Then another thing was that the Federal Government used the State as its agent for the disposal of its own lands within the borders of the State, and it gave to the State a certain per cent on the sale of these lands and made the condition that the lands when sold should not be taxed for five years. This percentage granted to the several States, as you can readily see, amounted to vast sums of money. In some cases the Federal Government required that a

certain percentage of these percentage funds should be used for educational purposes. Therefore, you have a clear setting aside of a certain sum which otherwise would belong to a State, which should belong to the Federal Government for educational purposes, practicalls.

Then in 1806 and 1807 the United States was, for once, prosperous and they had a lot of surplus money in the Treasury, and that surplus money was distributed. I call your attention to it, because it was loaned to the States on call, and those loans have never been called from that day to this. That money still remains a call loan; and most of the States used that money coming from the surplus revenue distribution for education. You will find a table in this volume showing how they used their funds in the different States.

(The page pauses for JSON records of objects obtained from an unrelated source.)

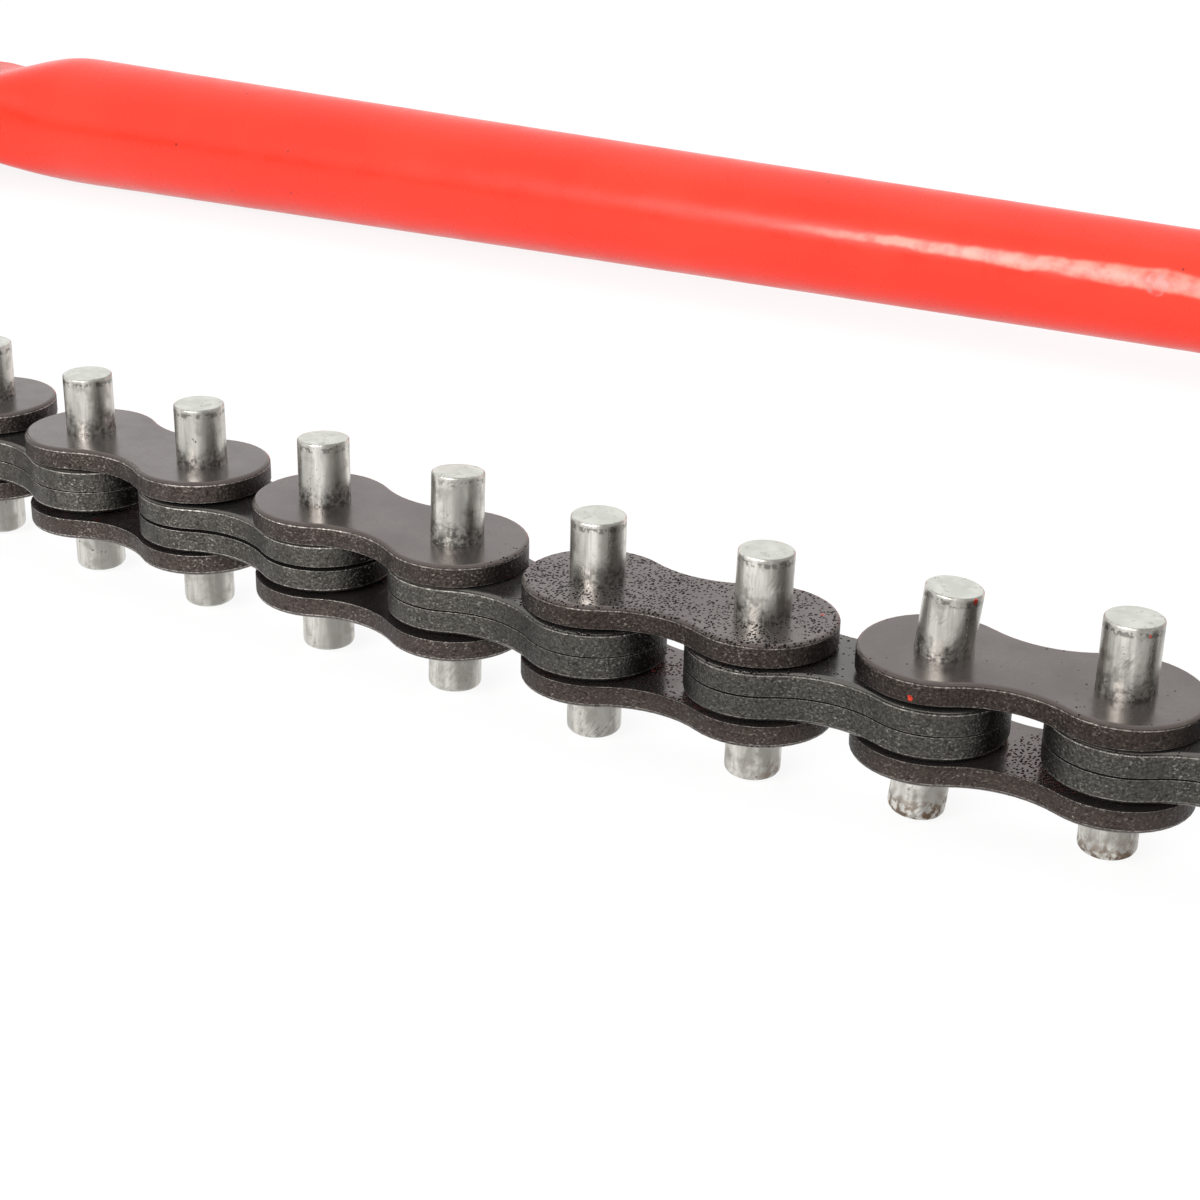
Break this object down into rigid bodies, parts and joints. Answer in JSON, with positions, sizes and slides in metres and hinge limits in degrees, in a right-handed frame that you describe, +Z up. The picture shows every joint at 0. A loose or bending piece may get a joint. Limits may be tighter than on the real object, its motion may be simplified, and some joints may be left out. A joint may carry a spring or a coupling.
{
  "type": "chain pipe wrench",
  "caption": "Chain pipe wrench: round tapered handle, toothed two-way jaws and a shackled leaf chain whose long cross pins hook into the jaw notches.",
  "frame": {"origin": "on the lower jaw's flat outer face, between the anchor pin and the first jaw bolt, on the wrench's centre line", "axes": "+X along the handle from the jaws to its free end, +Z up out of the flat face that the wrench lies on, the chain laid on the -Y side"},
  "size_m": [0.9365, 0.2765, 0.0468],
  "materials": {
    "red_paint": "glossy red enamel over forged steel",
    "forged_jaw": "dark oxidised forging with bright worn teeth",
    "forged_shackle": "dark oxidised forging",
    "outer_plate": "satin warm brown-grey steel, pitted, with rough sheared edges",
    "inner_plate": "dark neutral grey steel with glittering sheared edges",
    "zinc_pin": "bright zinc with streaks and smudges",
    "zinc_fastener": "zinc-plated steel"
  },
  "bodies": {
    "head": {"handle": "red_paint", "jaw_upper": "forged_jaw", "jaw_lower": "forged_jaw", "jaw_bolt_1": "zinc_fastener", "jaw_bolt_2": "zinc_fastener", "jaw_nut_1": "zinc_fastener", "jaw_nut_2": "zinc_fastener", "anchor_pin": "zinc_fastener"},
    "shackle": {"shackle": "forged_shackle"},
    "link_01": {"outer_plate_upper_01": "outer_plate", "outer_plate_lower_01": "outer_plate", "pin_00": "zinc_pin", "pin_01": "zinc_pin"},
    "link_02": {"inner_plates_02": "inner_plate"},
    "link_03": {"outer_plate_upper_03": "outer_plate", "outer_plate_lower_03": "outer_plate", "pin_02": "zinc_pin", "pin_03": "zinc_pin"},
    "link_04": {"inner_plates_04": "inner_plate"},
    "link_05": {"outer_plate_upper_05": "outer_plate", "outer_plate_lower_05": "outer_plate", "pin_04": "zinc_pin", "pin_05": "zinc_pin"},
    "link_06": {"inner_plates_06": "inner_plate"},
    "link_07": {"outer_plate_upper_07": "outer_plate", "outer_plate_lower_07": "outer_plate", "pin_06": "zinc_pin", "pin_07": "zinc_pin"},
    "link_08": {"inner_plates_08": "inner_plate"},
    "link_09": {"outer_plate_upper_09": "outer_plate", "outer_plate_lower_09": "outer_plate", "pin_08": "zinc_pin", "pin_09": "zinc_pin"},
    "link_10": {"inner_plates_10": "inner_plate"},
    "link_11": {"outer_plate_upper_11": "outer_plate", "outer_plate_lower_11": "outer_plate", "pin_10": "zinc_pin", "pin_11": "zinc_pin"},
    "link_12": {"inner_plates_12": "inner_plate"},
    "link_13": {"outer_plate_upper_13": "outer_plate", "outer_plate_lower_13": "outer_plate", "pin_12": "zinc_pin", "pin_13": "zinc_pin"},
    "link_14": {"inner_plates_14": "inner_plate"},
    "link_15": {"outer_plate_upper_15": "outer_plate", "outer_plate_lower_15": "outer_plate", "pin_14": "zinc_pin", "pin_15": "zinc_pin"},
    "link_16": {"inner_plates_16": "inner_plate"},
    "link_17": {"outer_plate_upper_17": "outer_plate", "outer_plate_lower_17": "outer_plate", "pin_16": "zinc_pin", "pin_17": "zinc_pin"},
    "link_18": {"inner_plates_18": "inner_plate"},
    "link_19": {"outer_plate_upper_19": "outer_plate", "outer_plate_lower_19": "outer_plate", "pin_18": "zinc_pin", "pin_19": "zinc_pin"},
    "link_20": {"inner_plates_20": "inner_plate", "pin_20": "zinc_pin"}
  },
  "joints": [
    {"name": "shackle_swing", "type": "hinge", "parent": "head", "child": "shackle", "pos_m": [-0.016, 0, 0.017], "axis": [0, 0, 1], "range_deg": [-195, 6]},
    {"name": "link_01_hinge", "type": "hinge", "parent": "shackle", "child": "link_01", "pos_m": [0.0141, -0.0676, 0.017], "axis": [0, 0, -1], "range_deg": [-20, 65]},
    {"name": "link_02_hinge", "type": "hinge", "parent": "link_01", "child": "link_02", "pos_m": [0.03076, -0.08677, 0.017], "axis": [0, 0, 1], "range_deg": [-65, 21]},
    {"name": "link_03_hinge", "type": "hinge", "parent": "link_02", "child": "link_03", "pos_m": [0.04825, -0.1052, 0.017], "axis": [0, 0, -1], "range_deg": [-22, 65]},
    {"name": "link_04_hinge", "type": "hinge", "parent": "link_03", "child": "link_04", "pos_m": [0.06667, -0.12268, 0.017], "axis": [0, 0, 1], "range_deg": [-65, 24]},
    {"name": "link_05_hinge", "type": "hinge", "parent": "link_04", "child": "link_05", "pos_m": [0.08613, -0.13901, 0.017], "axis": [0, 0, -1], "range_deg": [-25, 65]},
    {"name": "link_06_hinge", "type": "hinge", "parent": "link_05", "child": "link_06", "pos_m": [0.10668, -0.15394, 0.017], "axis": [0, 0, 1], "range_deg": [-65, 27]},
    {"name": "link_07_hinge", "type": "hinge", "parent": "link_06", "child": "link_07", "pos_m": [0.12845, -0.16702, 0.017], "axis": [0, 0, -1], "range_deg": [-29, 65]},
    {"name": "link_08_hinge", "type": "hinge", "parent": "link_07", "child": "link_08", "pos_m": [0.15128, -0.17815, 0.017], "axis": [0, 0, 1], "range_deg": [-65, 32]},
    {"name": "link_09_hinge", "type": "hinge", "parent": "link_08", "child": "link_09", "pos_m": [0.17491, -0.18746, 0.017], "axis": [0, 0, -1], "range_deg": [-35, 65]},
    {"name": "link_10_hinge", "type": "hinge", "parent": "link_09", "child": "link_10", "pos_m": [0.1992, -0.19489, 0.017], "axis": [0, 0, 1], "range_deg": [-65, 39]},
    {"name": "link_11_hinge", "type": "hinge", "parent": "link_10", "child": "link_11", "pos_m": [0.22385, -0.20103, 0.017], "axis": [0, 0, -1], "range_deg": [-45, 105]},
    {"name": "link_12_hinge", "type": "hinge", "parent": "link_11", "child": "link_12", "pos_m": [0.24869, -0.20631, 0.017], "axis": [0, 0, 1], "range_deg": [-105, 52]},
    {"name": "link_13_hinge", "type": "hinge", "parent": "link_12", "child": "link_13", "pos_m": [0.27378, -0.21029, 0.017], "axis": [0, 0, -1], "range_deg": [-65, 105]},
    {"name": "link_14_hinge", "type": "hinge", "parent": "link_13", "child": "link_14", "pos_m": [0.29896, -0.2136, 0.017], "axis": [0, 0, 1], "range_deg": [-105, 105]},
    {"name": "link_15_hinge", "type": "hinge", "parent": "link_14", "child": "link_15", "pos_m": [0.32422, -0.21626, 0.017], "axis": [0, 0, -1], "range_deg": [-105, 105]},
    {"name": "link_16_hinge", "type": "hinge", "parent": "link_15", "child": "link_16", "pos_m": [0.34953, -0.21847, 0.017], "axis": [0, 0, 1], "range_deg": [-105, 105]},
    {"name": "link_17_hinge", "type": "hinge", "parent": "link_16", "child": "link_17", "pos_m": [0.37471, -0.22179, 0.017], "axis": [0, 0, -1], "range_deg": [-105, 105]},
    {"name": "link_18_hinge", "type": "hinge", "parent": "link_17", "child": "link_18", "pos_m": [0.4001, -0.22112, 0.017], "axis": [0, 0, 1], "range_deg": [-105, 105]},
    {"name": "link_19_hinge", "type": "hinge", "parent": "link_18", "child": "link_19", "pos_m": [0.42545, -0.21957, 0.017], "axis": [0, 0, -1], "range_deg": [-105, 105]},
    {"name": "link_20_hinge", "type": "hinge", "parent": "link_19", "child": "link_20", "pos_m": [0.45082, -0.21824, 0.017], "axis": [0, 0, 1], "range_deg": [-105, 105]}
  ]
}
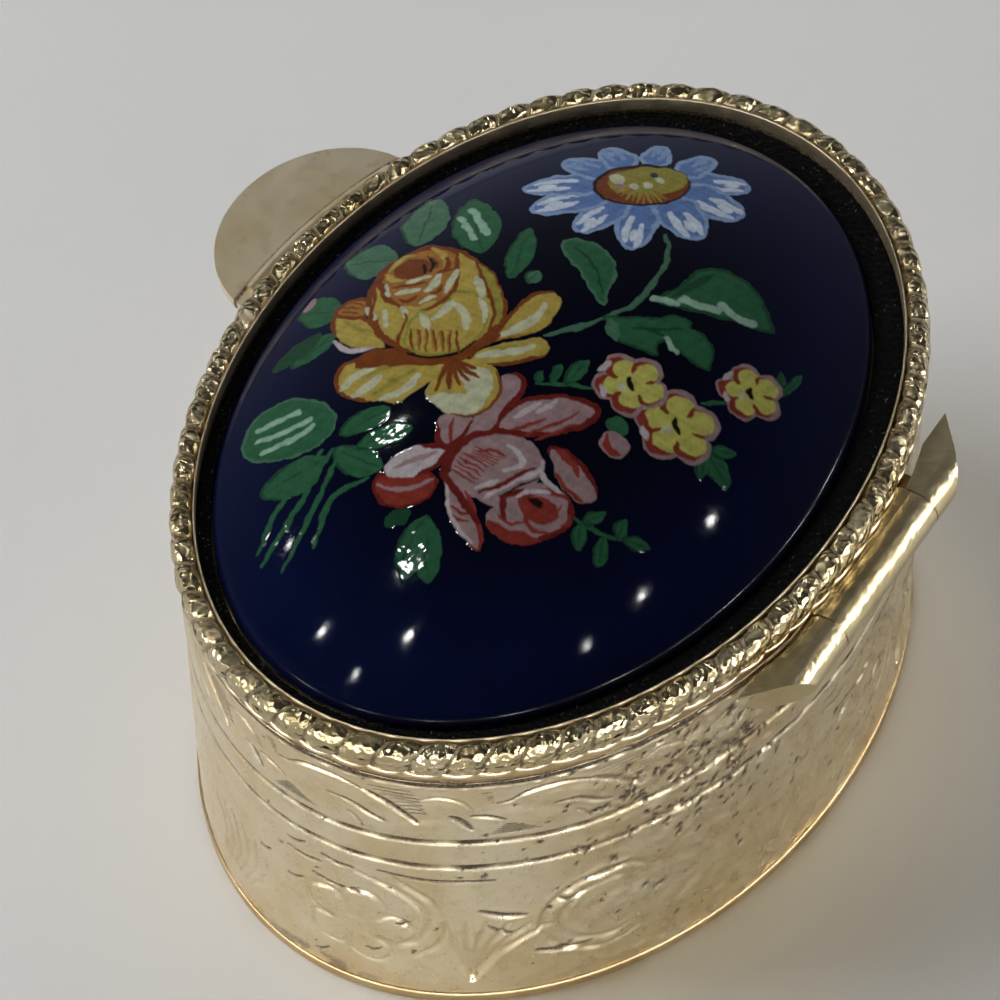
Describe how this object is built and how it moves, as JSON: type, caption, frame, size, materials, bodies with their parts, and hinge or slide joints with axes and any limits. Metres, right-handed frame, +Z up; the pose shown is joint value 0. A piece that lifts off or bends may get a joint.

Then there was the distributive act of 1841. We had prospered and had more money than we knew what to do with, so, for one year at least, the Federal Government distributed its surplus revenue back to the several States, and some of those States used that money directly for education. The District of Columbia used the little that it got in that way under the direction of Congress, and the pattern set by Congress in that matter was followed by many of the States.

Then there are the forest reserve funds. I need not tell you what those funds are. The proceeds go into the educational fund. Then there are the mineral royalty acts, with which you are dealing more or less down here at the present time. I think, on the whole, it would be a pretty good plan to get education a little bit separated from oil.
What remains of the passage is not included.